Only one member of Oregon’s congressional delegation, Sen. Jeff Merkley, has called for “humanitarian pauses” to the fighting. No one has called for an outright cease-fire. 

“I have two children in Portland Public Schools—I also grew up in Portland Public Schools—and I received a text message to my phone from PPS with a letter that was clearly written with an extremely dangerous bias,” Salim said. “In the letter, it barely mentioned anything about Gaza and nowhere in it said the word Palestine.”

So Salim has tried to take matters into her own hands, selling flowers at the Flower Factory on SE Stark St. on Friday night to raise money for the Palestinian Children’s Relief Fund. 
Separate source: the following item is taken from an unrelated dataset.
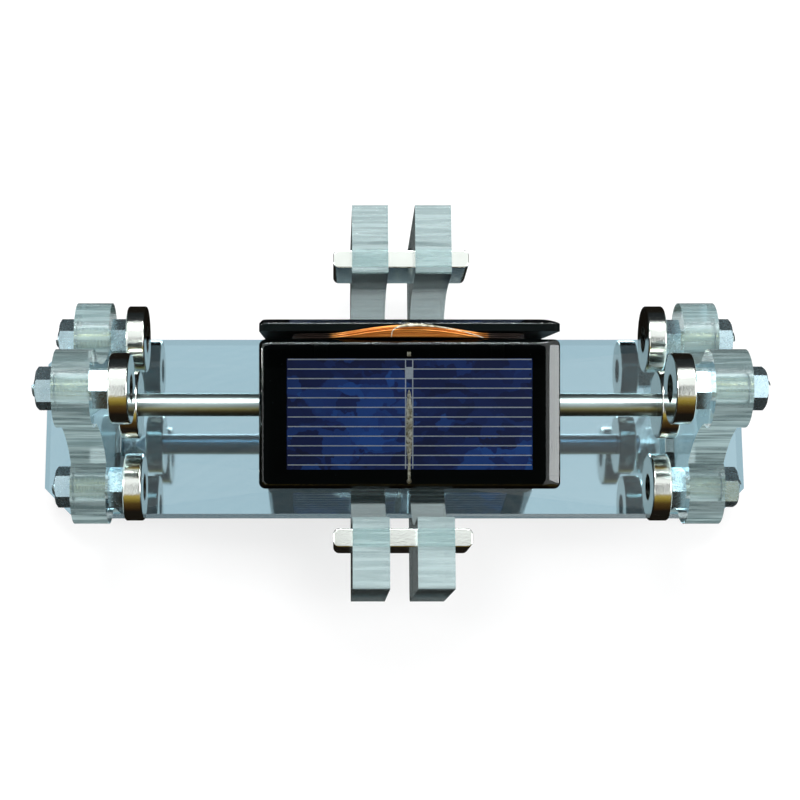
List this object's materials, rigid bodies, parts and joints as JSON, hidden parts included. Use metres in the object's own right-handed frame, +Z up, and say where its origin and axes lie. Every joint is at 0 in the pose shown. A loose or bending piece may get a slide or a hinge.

Farouki said the response from elected officials to the bloodshed in Gaza has been “morally bankrupt,” but that he’s been more heartened by what he’s seen from regular Portlanders. 

“Portland has a lot of people who at least have the decency to understand what the Palestinian people are going through,” he said. “I think those people are doing good work all over the city to influence their networks, their smaller communities… That’s the kind of work that’s important here.”